Although the traditional street theatre consisted of male actors, contemporary dramas in the late 1930s, included female artists in lead roles like Pillai's daughter, Devaki Mathanavelu Pillai.

== Accolades and written commendations==
=== British commendation memorandums===
Pillai received 14 commendation letters from the British over a period of 15 years from 1939 to 1954 for excellence in staging productions that were appreciated by the plantation estate workers. Among them, one commendation memorandum is written to appreciate his service in training 15 untrained young men and staging a play successfully.

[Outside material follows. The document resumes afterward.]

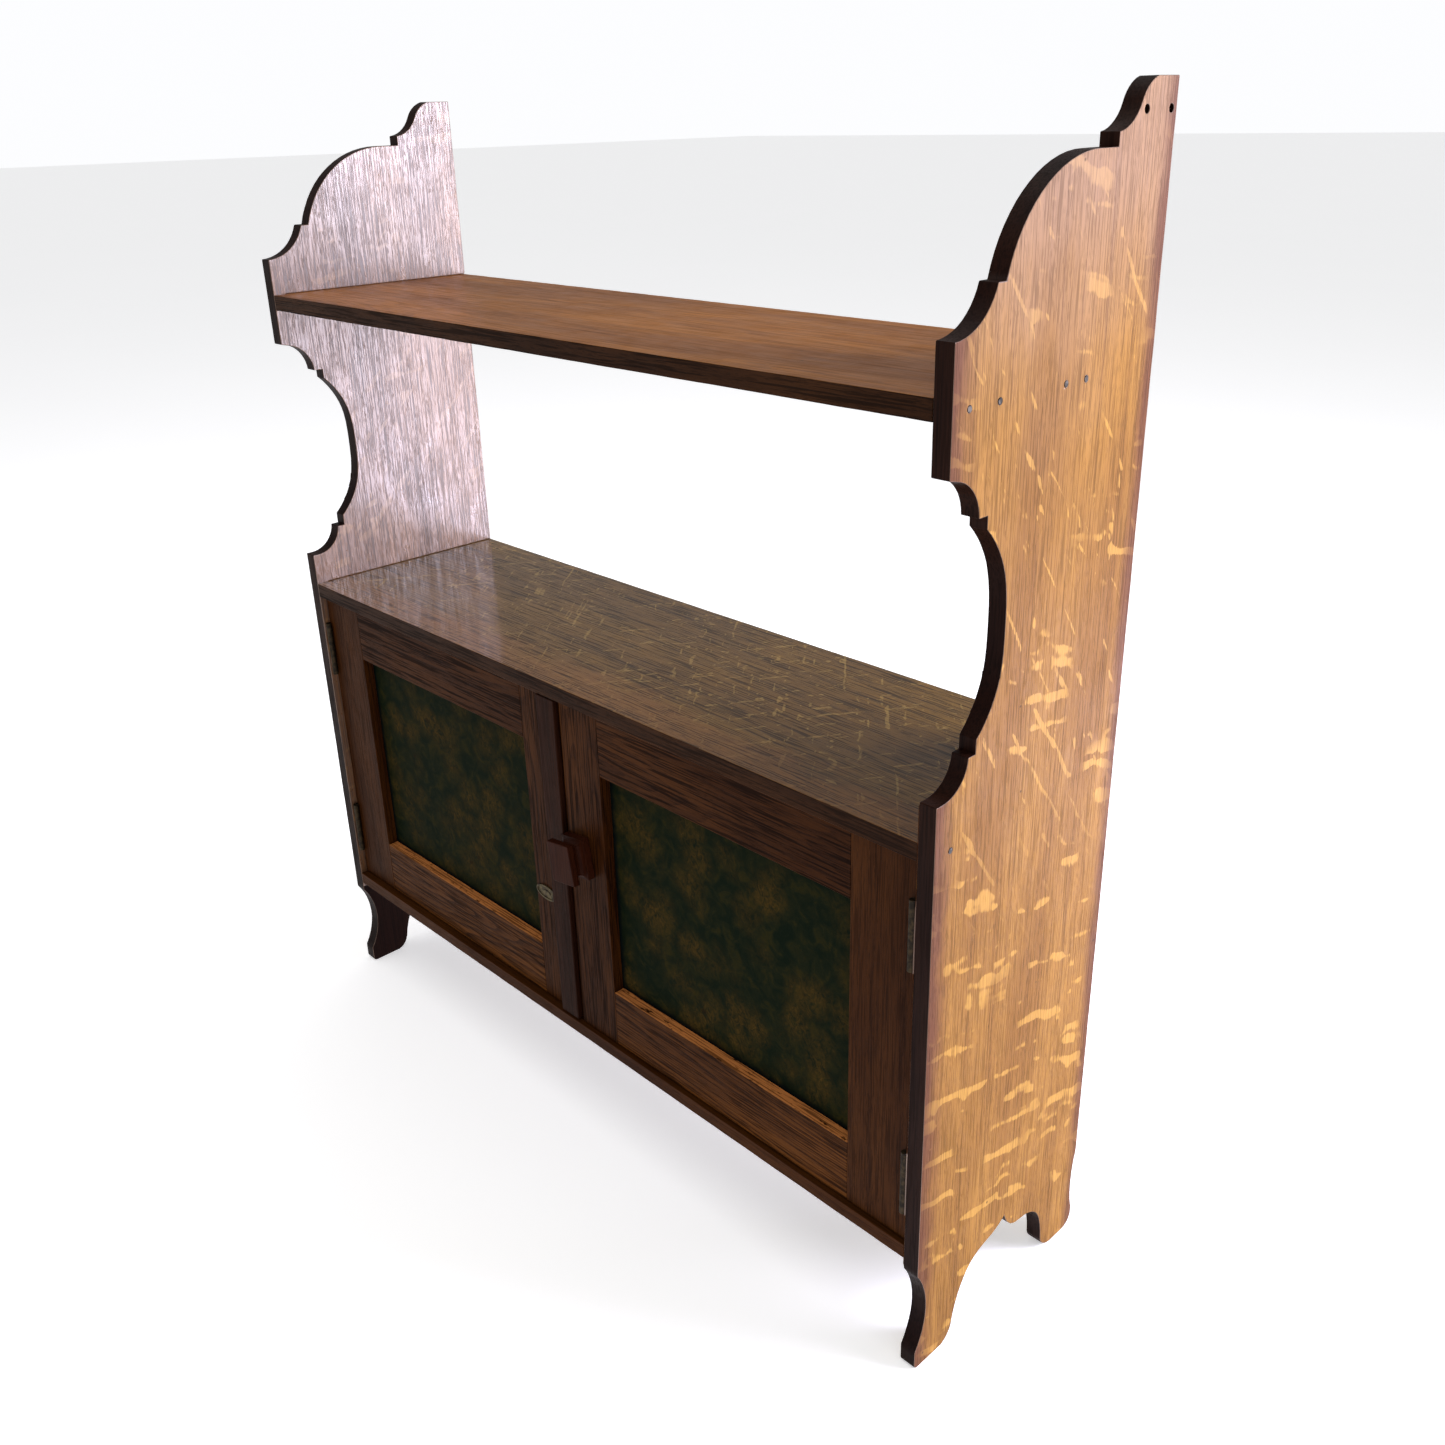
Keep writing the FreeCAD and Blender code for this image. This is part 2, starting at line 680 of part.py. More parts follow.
def make_oval_plate():
    """An oval plate with a raised rim, a plain field and a low oval boss."""
    front = door_face(-1) - PLATE_THICK
    plate = oval_prism(PLATE_WIDTH, PLATE_HEIGHT, front, door_face(-1))
    inner_width = PLATE_WIDTH - 2 * PLATE_RIM
    inner_height = PLATE_HEIGHT - 2 * PLATE_RIM
    field = oval_prism(inner_width, inner_height, front, front + PLATE_SINK)
    boss_width = inner_width * BOSS_SHARE
    boss_height = inner_height * BOSS_SHARE
    boss = oval_prism(boss_width, boss_height, front + BOSS_DROP, front + PLATE_SINK)
    return plate.cut(field).fuse(boss).removeSplitter().cut(plate_pins())


# ---------------------------------------------------------------- hinges

def hinge_centres():
    offset = HINGE_INSET + HINGE_LENGTH / 2
    return DOOR_LOW + offset, DOOR_HIGH - offset


def hinge_span(centre):
    return centre - HINGE_LENGTH / 2, centre + HINGE_LENGTH / 2


def case_leaf_plate(side, centre):
    """The leaf let into the side board, flush with its inner face."""
    x_range = (side * INNER, side * (INNER + LEAF_THICK))
    y_range = (axis_y(side) - LEAF_THICK / 2, door_face(side) + LEAF_DEPTH)
    return box(x_range, y_range, hinge_span(centre))


def door_leaf_plate(side, centre):
    """The leaf let into the door's edge, flush with it."""
    x_range = (side * DOOR_EDGE, side * (DOOR_EDGE - LEAF_THICK))
    return box(x_range, (door_face(side), door_face(side) + LEAF_DEPTH), hinge_span(centre))


def knuckle(side, low, high):
    foot = (side * AXIS_X, axis_y(side), low)
    outer = rod(foot, (0, 0, 1), high - low, KNUCKLE_RADIUS)
    bore = rod(foot, (0, 0, 1), high - low, PIN_RADIUS + RUNNING_FIT)
    return outer, bore


def knuckle_spans(centre):
    low, high = hinge_span(centre)
    third = (high - low) / 3
    half_gap = KNUCKLE_END_GAP / 2
    return [
        (low, low + third - half_gap),
        (low + third + half_gap, high - third - half_gap),
        (high - third + half_gap, high),
    ]


def leaf_screws(side, centre, case):
    """Countersunk screws of one leaf: into the side board, or into the door's edge."""
    face_x = side * (INNER if case else DOOR_EDGE)
    direction = side if case else -side
    y = door_face(side) + LEAF_DEPTH * SCREW_LINE
    screws = []
    pitch = HINGE_LENGTH / SCREWS_PER_LEAF
    for index in range(SCREWS_PER_LEAF):
        z = centre + (index - (SCREWS_PER_LEAF - 1) / 2) * pitch
        start = vec(face_x, y, z)
        along = vec(direction, 0, 0)
        head = Part.makeCone(SCREW_HEAD_RADIUS, SCREW_RADIUS, SCREW_HEAD_DEPTH, start, along)
        shank = Part.makeCylinder(SCREW_RADIUS, SCREW_LENGTH, start, along)
        screws.append(head.fuse(shank).removeSplitter())
    return screws


def make_case_leaf(side, centre):
    spans = knuckle_spans(centre)
    leaf = case_leaf_plate(side, centre)
    bores = []
    for span in (spans[0], spans[2]):
        outer, bore = knuckle(side, *span)
        x_range = (side * (AXIS_X + KNUCKLE_RADIUS * WEB_START), side * (INNER + LEAF_THICK / 2))
        web = box(x_range, (axis_y(side) - LEAF_THICK / 2, axis_y(side) + LEAF_THICK / 2), span)
        leaf = leaf.fuse([outer, web])
        bores.append(bore)
    return leaf.removeSplitter().cut(bores + leaf_screws(side, centre, case=True))


def make_door_leaf(side, centre):
    middle = knuckle_spans(centre)[1]
    outer, bore = knuckle(side, *middle)
    x_range = (side * (DOOR_EDGE - LEAF_THICK), side * DOOR_EDGE)
    web = box(x_range, (axis_y(side) + KNUCKLE_RADIUS / 3, door_face(side) + LEAF_THICK), middle)
    leaf = door_leaf_plate(side, centre).fuse([outer, web]).removeSplitter()
    return leaf.cut([bore] + leaf_screws(side, centre, case=False))


def make_hinge_pin(side, centre):
    low, high = hinge_span(centre)
    return rod((side * AXIS_X, axis_y(side), low), (0, 0, 1), high - low, PIN_RADIUS)


# ---------------------------------------------------------------- bolt of the left door

def bolt_axis_y():
    return door_back(-1) + BOLT_PLATE_THICK + BOLT_RADIUS + BOLT_CLEARANCE


def bolt_low():
    return DOOR_LOW + BOLT_TIP_CLEARANCE


def bolt_plate_low():
    return DOOR_LOW + BOLT_PLATE_LIFT


def make_bolt_case():
    """A plate with two straps that guide the bolt."""
    half = BOLT_PLATE_WIDTH / 2
    low = bolt_plate_low()
    high = low + BOLT_PLATE_LENGTH
    x_range = (BOLT_X - half, BOLT_X + half)
    back = door_back(-1)
    case = box(x_range, (back, back + BOLT_PLATE_THICK), (low, high))
    strap_half = BOLT_RADIUS + BOLT_STRAP_WALL
    strap_x = (BOLT_X - strap_half, BOLT_X + strap_half)
    strap_y = (back, bolt_axis_y() + BOLT_RADIUS + BOLT_STRAP_CROWN)
    for start in (low, high - BOLT_STRAP):
        case = case.fuse(box(strap_x, strap_y, (start, start + BOLT_STRAP)))
    bore = rod((BOLT_X, bolt_axis_y(), low), (0, 0, 1), BOLT_PLATE_LENGTH, BOLT_RADIUS + RUNNING_FIT)
    return case.removeSplitter().cut([bore] + bolt_screws())


def make_bolt():
    """The round bolt with its thumb piece, drawn up so that the door is free."""
    shaft = rod((BOLT_X, bolt_axis_y(), bolt_low()), (0, 0, 1), BOLT_LENGTH, BOLT_RADIUS)
    thumb_z = bolt_plate_low() + BOLT_PLATE_LENGTH - BOLT_STRAP - THUMB_RADIUS - 1.0
    thumb = rod((BOLT_X, bolt_axis_y(), thumb_z), (0, 1, 0), BOLT_RADIUS + THUMB_LENGTH, THUMB_RADIUS)
    return shaft.fuse(thumb).removeSplitter()


def bolt_screws():
    screws = []
    middle = bolt_plate_low() + BOLT_PLATE_LENGTH / 2
    for x in (BOLT_X - BOLT_PLATE_WIDTH / 2 + 2.0, BOLT_X + BOLT_PLATE_WIDTH / 2 - 2.0):
        for z in (middle - BOLT_PLATE_LENGTH / 2 + 3.0, middle + BOLT_PLATE_LENGTH / 2 - 3.0):
            start = (x, door_back(-1) + BOLT_PLATE_THICK, z)
            screws.append(rod(start, (0, -1, 0), BOLT_SCREW_LENGTH, BOLT_SCREW_RADIUS))
    return screws


# ---------------------------------------------------------------- the whole object

def save_case():
    save("left_side", make_side(-1))
    save("right_side", make_side(1))
    save("upper_shelf", make_cross_board(SHELF_UNDER, SHELF_LEVEL))
    save("cupboard_top", make_cupboard_top())
    save("cupboard_bottom", make_cupboard_bottom())
    for index in range(BACK_BOARDS):
        save("back_board_" + str(index + 1), make_back_board(index))
    save("side_nails_left", *side_nails(-1))
    save("side_nails_right", *side_nails(1))
    save("back_nails", *back_nails())
    save("door_stops", *make_door_stops())


def save_door(name, side):
    save(name + "_hinge_stile", make_stile(side, hinged=True))
    save(name + "_meeting_stile", make_stile(side, hinged=False))
    save(name + "_top_rail", make_rail(side, "top"))
    save(name + "_bottom_rail", make_rail(side, "bottom"))
    save(name + "_panel", make_panel(side))
    save(name + "_panel_beads", *make_beads(side))


def save_hinges(name, side):
    case_screws = []
    door_screws = []
    for level, centre in zip(("lower", "upper"), hinge_centres()):
        save(name + "_" + level + "_case_leaf", make_case_leaf(side, centre))
        save(name + "_" + level + "_door_leaf", make_door_leaf(side, centre))
        save(name + "_" + level + "_hinge_pin", make_hinge_pin(side, centre))
        case_screws += leaf_screws(side, centre, case=True)
        door_screws += leaf_screws(side, centre, case=False)
    save(name + "_case_leaf_screws", *case_screws)
    save(name + "_door_leaf_screws", *door_screws)


os.makedirs("parts", exist_ok=True)
save_case()
save_door("left_door", -1)
save_door("right_door", 1)
save_hinges("left", -1)
save_hinges("right", 1)
save("cover_strip", make_cover_strip())
save("oval_plate", make_oval_plate())
save("oval_plate_pins", *plate_pins())
save("knob", make_knob())
save("knob_spindle", spindle_rod(SPINDLE_RADIUS))
save("catch_tongue", make_tongue())
save("bolt_case", make_bolt_case())
save("bolt_case_screws", *bolt_screws())
save("door_bolt", make_bolt())
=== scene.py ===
import json
import math

import bmesh
import bpy
from mathutils import Matrix, Vector, noise


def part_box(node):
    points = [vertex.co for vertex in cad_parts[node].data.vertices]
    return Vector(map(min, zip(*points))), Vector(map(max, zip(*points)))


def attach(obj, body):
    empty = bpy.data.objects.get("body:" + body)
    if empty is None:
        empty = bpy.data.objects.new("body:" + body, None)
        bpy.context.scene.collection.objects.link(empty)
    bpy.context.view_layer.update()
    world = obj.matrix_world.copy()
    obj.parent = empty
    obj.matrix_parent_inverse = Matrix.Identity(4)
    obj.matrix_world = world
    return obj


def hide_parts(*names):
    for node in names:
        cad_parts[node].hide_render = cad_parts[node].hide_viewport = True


# Oak shelf cupboard. Metres, +Z up, the doors face -Y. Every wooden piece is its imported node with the
# arrises worn round; the surfaces are solid procedural oak, painted board, brass and iron.

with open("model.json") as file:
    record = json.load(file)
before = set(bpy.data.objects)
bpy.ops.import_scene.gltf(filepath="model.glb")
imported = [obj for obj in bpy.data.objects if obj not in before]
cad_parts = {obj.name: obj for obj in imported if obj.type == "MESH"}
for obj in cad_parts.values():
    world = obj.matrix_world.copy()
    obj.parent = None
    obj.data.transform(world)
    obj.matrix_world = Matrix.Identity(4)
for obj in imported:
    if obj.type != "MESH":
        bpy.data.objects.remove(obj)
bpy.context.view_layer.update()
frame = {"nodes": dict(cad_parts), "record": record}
MM = 0.001

SIDE_LOW, SIDE_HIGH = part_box("right_side")
FRONT = SIDE_LOW.y
REAR = SIDE_HIGH.y


# ---------------------------------------------------------------- node helper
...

=== Open Public Challenges Potta Potti ===
There were companies who had challenged Pillai, in harmonium playing challenges, which required opponents to create musical song pieces, as a rebuttal to the opponents piece which would contain a question or a challenge in the song. Defeat is accepted by the one who runs out of ideas to rebut the challenge, in front of a live audience. Pillai won medals. and defeated many companies who had challenged him. Eventually he found the challenges meaningless to prove his literacy in theatre arts, thus refrained in personally attending them and sent his senior student to attend to them.

==Charitable efforts==
In aid of the Iqbal Men's Library, Pillai staged the drama, ‘Inba Kanavu’ and donated all the proceeds as charity.

Food was always served from Pillai's personal kitchen for all the actors out of goodwill. Even when the actors were not acting and were running low in funds, Pillai gave them food.

== Memorabilia Archival==
Currently 41 items pertaining to Pillai are on loan to the Indian Heritage Centre in Singapore. National Heritage Board, Singapore. As a pioneer contributor to the arts in Singapore his medals. all the British commendation letters addressed to him, production posters, handbills, glass plate and his photographs are available for public viewing at the Indian Heritage Centre.